In a new ABC News/Washington Post poll, six in 10 Americans say more must be done to hold police accountable for mistreating black people. The survey found 63% of respondents say black Americans and other minorities are not treated equally to white Americans in the criminal justice system. While it’s conceivable that Scott’s bill could attract nine Republicans to get a consensus measure past a Senate filibuster, it doesn’t mean all 50 Democratic senators will support it and liberal House members seem to have already drawn red lines.
Biden appreciates the urgency of his party’s demands for reform, and has technically moved up the timetable for action. During the presidential campaign, he promised a commission on police reform would commence during his first 100 days. That has been scratched; the commission was quietly killed off last month. Stakeholders expressed concerns to the administration that a commission would delay a push for legislation and could harm prospects for passage.
A bipartisan plan, if Democrats supported one, would help the party mitigate a political liability Biden worries about. Left-wing calls to “defund the police” cost Democrats in down-ballot 2020 races. Political data scientist David Shor reported losses for Democrats among Hispanic and black voters in last year’s election as a result of being tagged as “socialists” who wanted to defund the police. Biden was recorded at a meeting in December saying Republicans “beat the hell out of us across the country” with the issue. Rep. James Clyburn — the highest ranking African American leader in the Congress who is credited with salvaging Biden’s primary campaign and helping him become the party’s nominee — has been explicit in his concerns about such rhetoric. After the election he said that being tagged with “defunding the police” was “killing our party and we’ve got to stop it.”
Last week, after 20-year-old Daunte Wright was shot and killed by police during a traffic stop in Minnesota, House Democratic “Squad” member Rashida Tlaib tweeted, “I am done with those who condone government funded murder. No more policing, incarceration and militarization. It can’t be reformed.”
Biden and Clyburn are keenly aware that Tlaib’s tweet is likely already a part of GOP fundraising letters and will be included in advertisements against Democrats in next year’s midterms. They know Democrats need to pass a bill before then if they expect their voters to return to the polls, and that a bipartisan bill will not be good enough for the left.

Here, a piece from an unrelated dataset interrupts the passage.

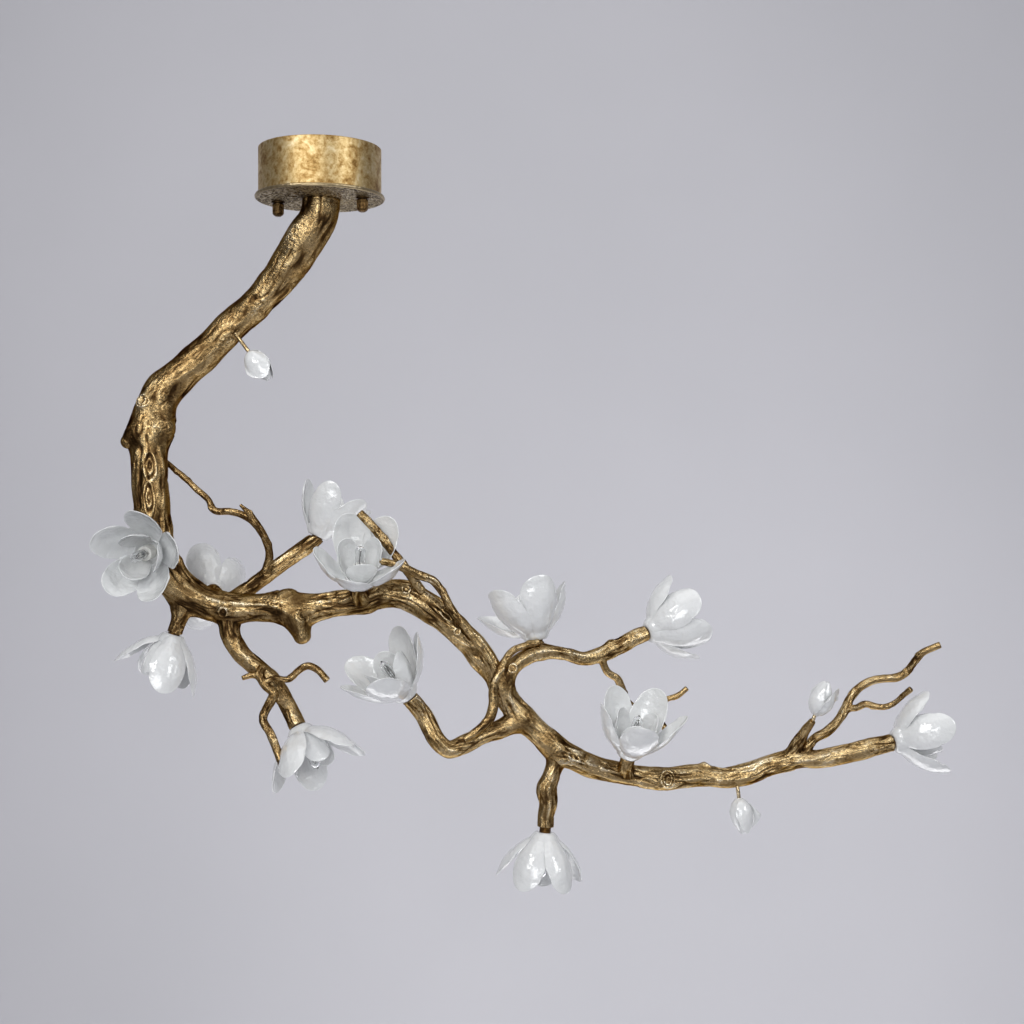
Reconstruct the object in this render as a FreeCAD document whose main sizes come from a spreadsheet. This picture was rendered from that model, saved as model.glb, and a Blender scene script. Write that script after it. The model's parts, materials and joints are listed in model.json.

Meanwhile, just because Republicans are cheering on Scott doesn’t mean they will vote for his bill. GOP pollster Neil Newhouse told CNN that Republicans will need the issue in the midterm elections more than they need to compromise on a bipartisan bill. “There may be bite-sized pieces that Republicans can go for, but 2022 is probably going to be a lower turnout election — a typical midterm election, which makes it a ‘base’ election,” he said. “It’s hard to see how moving toward a compromise helps motivate your base or even helps win you crossover votes. … Whatever bill the Democrats are pushing forward is probably going to go too far for most moderate Republicans.”
The likelihood is that Scott and his Democratic negotiating partners will fail to convince their parties to compromise – and that too many Republicans and Democrats would rather fight about it now and fight about it later.